Tori Husting: UTeach faculty member Dr. Sara Simons gave me one of my favorite pieces of advice. She told my cohort that she keeps an ongoing list of positive moments from her teaching career and reflects on it when she needs a pick-me-up. This is something that I started at the beginning of the year and it serves as a constant reminder of the positive difference that I am making in the lives of my students. It is no secret that teachers are under appreciated, but our work matters. Don’t forget to take time to remind yourself that you are doing great work and you are making a difference.
Miranda Perkins: Have a comment box where students can submit any questions, comments or concerns they may not feel comfortable asking aloud. I utilize a Google form, and have it set to notify me whenever a student submits anything. I can then respond to them through email or check in with them in class and work with them to address whatever situation they’re facing.
Keep a weekly/biweekly journal where you can document things that worked well, things that didn’t work as well and moments of joy. Give yourself feedback whenever your wrap up new content and make note of what you’d do differently next time. This will help when you look to plan curriculum in the future.
Acknowledge when students are modeling kindness, persevering and putting forth their best effort, not just when they are doing something “right” or “wrong.” Letting them know that their hard work is recognized and appreciated makes a huge impact, and helps to instill a sense of intrinsic motivation. Honor their unique perspectives and spotlight their achievements, including ones that are non-academic.
Find five minutes or so a day to close your eyes, breathe slowly and pause for a moment. Do your best to not think about school (easier said than done). It will give your brain a much-needed break. Teaching can be overwhelming, overstimulating and flat out exhausting, and it’s easy to get caught up in the chaos. Taking a moment to pause can help reduce anxiety.
Connect with the teachers in the classrooms next to yours, as well as the front office staff, custodial staff, counselors, assistant principals and instructional coaches. Having a relationship with those people can make all the difference and helps you establish a sense of community on your campus. And your campus community is so important!

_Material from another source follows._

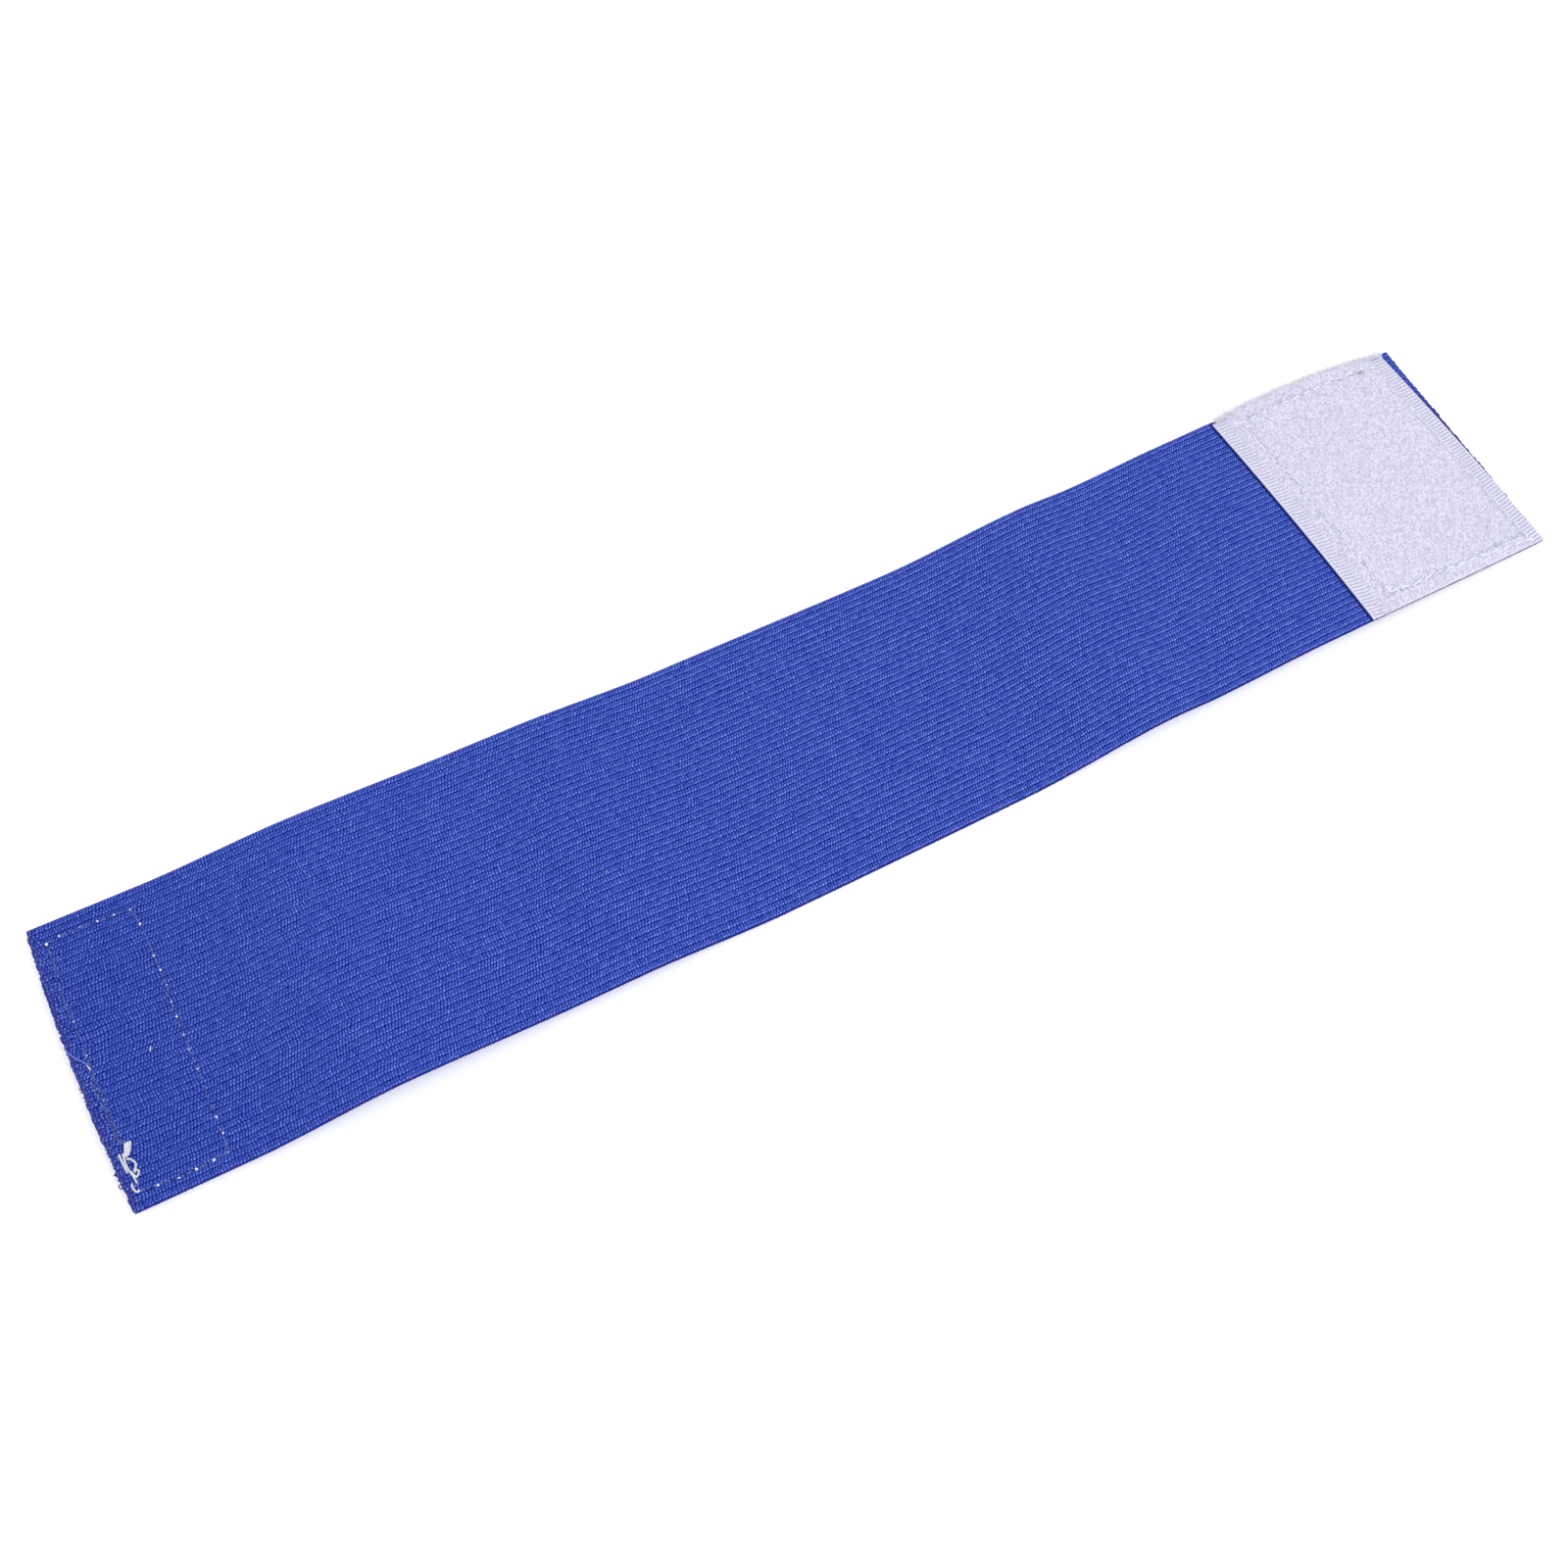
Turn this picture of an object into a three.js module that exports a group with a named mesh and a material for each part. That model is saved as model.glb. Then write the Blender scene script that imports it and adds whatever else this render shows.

When speaking of the UTeach Theatre class of 2020, faculty member Michael Ávila shared that “teaching is inherently about being flexible and adapting to adversity. UTeach Theatre graduates are highly sought after by Texas Fine Arts administrators because they know that our students are skilled at adjusting and modifying when necessary. It doesn’t surprise me that our alumni are not just surviving but thriving as teachers; even during the pandemic. They are not afraid to make things happen and do what is in the best interest of their K-12 theatre students.” As Perkins and Husting exhibit, our UTeach Theatre students are not only adapting to the changes of educational theatre, they are forging a new path for future educators and artists with bold strokes and brave innovation.